総務省統計局の調査によると、平成25年10月時点での総住宅数は6,063万戸で、5年前と比較すると304万戸増加(5.3%)していますが、空家についてみてみると空き家数は820万戸となり、5年前に比べて63万戸(8.3%)の増加となりました。空家率(総住宅数に占める割合)は平成10年に初めて1割を超えて以降増加傾向にあり、平成25年には13.5%と過去最高となりました。

 

今回空家対策特別措置法が施行された背景には、適正な管理が行われていない空家が火災の原因となったり、衛生面、景観等の地域住民の生活環境に深刻な影響を及ぼしているという現状があります。

また、管理者・所有者の不明な空家の増加も課題となっており、今後は自治体が固定資産税の課税情報を利用して所有者を特定することで空家問題の解決を目指すというものです。

 

「空家対策特別措置法」が持つ空家のゴールは2つあります。

問題のある空家への対策、そして空家の有効利用です。

 

問題のある空家への対策

長期にわたり人が住んでいない、空家の中でも特に問題視すべき空家を「特定空家」と定義して、自治体が空家へ立ち入り検査を行ったり行政指導や罰金を科すことが可能となります。

これまで空家が野放しになっていた原因として、所有者がわからないという課題がありましたが、この法律によって登記だけではわからなかった空家の所有者を固定資産税の課税情報によって特定できるようになりました。




この法令により、各自治体はこれまで以上に空家への積極的な関与が可能となります。

また、特措法では各自治体に空家のデータベースを整備し、空家や空家の跡地の活用を促進することを求めています。




これまでは固定資産税の住宅用地特例措置によって、住宅が建っていれば固定資産税を更地の1/6に軽減する優遇措置がとられていました。そのため、住まなくなった住居もあえて更地にせず、空家として残している所有者もいたことが空家増加の原因になっていました。しかしながら、5月以降はその住宅が「特定空家」と認定された場合は優遇を撤廃されることになり、その負担は最大でこれまでの6倍に跳ね上がることになります。

 

この法律における「空家」とは、概ね1年間にわたり住居またはその他の使用がされていないもののことを指します。

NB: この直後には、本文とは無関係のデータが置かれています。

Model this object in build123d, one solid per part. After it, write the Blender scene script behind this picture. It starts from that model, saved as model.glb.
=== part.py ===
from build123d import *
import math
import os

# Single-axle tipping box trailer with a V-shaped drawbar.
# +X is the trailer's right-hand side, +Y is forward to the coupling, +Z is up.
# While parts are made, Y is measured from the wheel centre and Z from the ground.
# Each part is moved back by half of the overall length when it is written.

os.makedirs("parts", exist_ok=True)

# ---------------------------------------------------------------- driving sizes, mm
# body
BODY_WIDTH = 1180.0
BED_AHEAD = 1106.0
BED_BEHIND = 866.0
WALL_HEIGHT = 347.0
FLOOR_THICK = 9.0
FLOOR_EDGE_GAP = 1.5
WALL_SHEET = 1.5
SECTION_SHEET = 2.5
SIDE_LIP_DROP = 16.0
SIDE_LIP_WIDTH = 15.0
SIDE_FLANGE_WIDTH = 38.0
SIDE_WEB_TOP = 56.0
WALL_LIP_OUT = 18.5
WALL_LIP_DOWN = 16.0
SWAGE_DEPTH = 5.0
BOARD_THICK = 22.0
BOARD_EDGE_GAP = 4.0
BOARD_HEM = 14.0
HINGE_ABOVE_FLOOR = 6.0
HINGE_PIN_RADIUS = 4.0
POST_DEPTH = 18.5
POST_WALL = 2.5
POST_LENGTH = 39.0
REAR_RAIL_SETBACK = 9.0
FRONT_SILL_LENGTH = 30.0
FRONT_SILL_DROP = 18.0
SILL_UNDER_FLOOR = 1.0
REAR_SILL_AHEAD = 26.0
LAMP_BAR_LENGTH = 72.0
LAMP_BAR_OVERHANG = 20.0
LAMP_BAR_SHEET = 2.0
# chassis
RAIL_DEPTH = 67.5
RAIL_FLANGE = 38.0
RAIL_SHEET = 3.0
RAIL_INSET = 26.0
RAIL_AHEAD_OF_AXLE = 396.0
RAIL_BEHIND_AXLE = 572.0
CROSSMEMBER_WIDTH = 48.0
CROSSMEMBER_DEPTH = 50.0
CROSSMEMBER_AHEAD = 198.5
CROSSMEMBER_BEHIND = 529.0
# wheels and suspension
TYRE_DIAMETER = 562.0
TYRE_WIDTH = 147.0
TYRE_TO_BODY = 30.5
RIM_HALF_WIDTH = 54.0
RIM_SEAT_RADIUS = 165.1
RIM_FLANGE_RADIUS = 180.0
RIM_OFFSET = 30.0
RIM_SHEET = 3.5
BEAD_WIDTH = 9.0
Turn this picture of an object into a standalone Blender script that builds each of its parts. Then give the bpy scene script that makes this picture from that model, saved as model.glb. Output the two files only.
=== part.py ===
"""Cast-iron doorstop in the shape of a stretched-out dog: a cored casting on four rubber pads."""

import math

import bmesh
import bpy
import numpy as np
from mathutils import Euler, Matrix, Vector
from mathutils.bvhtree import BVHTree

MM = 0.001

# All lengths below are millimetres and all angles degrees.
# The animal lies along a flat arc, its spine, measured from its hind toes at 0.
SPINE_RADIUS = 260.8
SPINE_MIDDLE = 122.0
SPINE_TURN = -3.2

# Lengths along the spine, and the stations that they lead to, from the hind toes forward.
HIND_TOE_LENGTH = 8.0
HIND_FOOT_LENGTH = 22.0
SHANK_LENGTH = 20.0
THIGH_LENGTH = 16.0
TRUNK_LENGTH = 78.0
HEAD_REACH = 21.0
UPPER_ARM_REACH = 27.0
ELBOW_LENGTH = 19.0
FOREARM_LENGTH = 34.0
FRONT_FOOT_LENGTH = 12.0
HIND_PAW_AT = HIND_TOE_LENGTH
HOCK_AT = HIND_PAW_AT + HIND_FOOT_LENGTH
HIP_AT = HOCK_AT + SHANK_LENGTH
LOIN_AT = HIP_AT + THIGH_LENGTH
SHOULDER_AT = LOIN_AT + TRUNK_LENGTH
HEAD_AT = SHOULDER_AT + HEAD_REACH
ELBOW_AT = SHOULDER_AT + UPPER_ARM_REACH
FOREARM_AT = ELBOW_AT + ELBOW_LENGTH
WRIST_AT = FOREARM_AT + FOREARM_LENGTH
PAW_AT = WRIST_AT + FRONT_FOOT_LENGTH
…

そしてここで言われる「特定空家」とはこれに加えて下記の状態にある空き家をさします。

 

   ◆ そのまま放置すれば倒壊の危険性がある状態

   ◆ 著しく衛生害となるおそれがある状態

   ◆ 適切な管理が行われていないために地域の景観を著しく損なっている状態

   ◆ 周辺の生活環境の保全を図るために放置するのは不適切である状態

 

なお、市町村による空家の立ち入り調査や指導、罰金などについては、5月26日施行となります。

2月末より空家の調査がはじまり、5月末から本格的な指導が入るようです。

空家をお持ちの方は遅くとも5月末までに「特定空家」と認定されそうかどうか確認して修繕や管理、売却等の検討をしておいたほうがよいでしょう。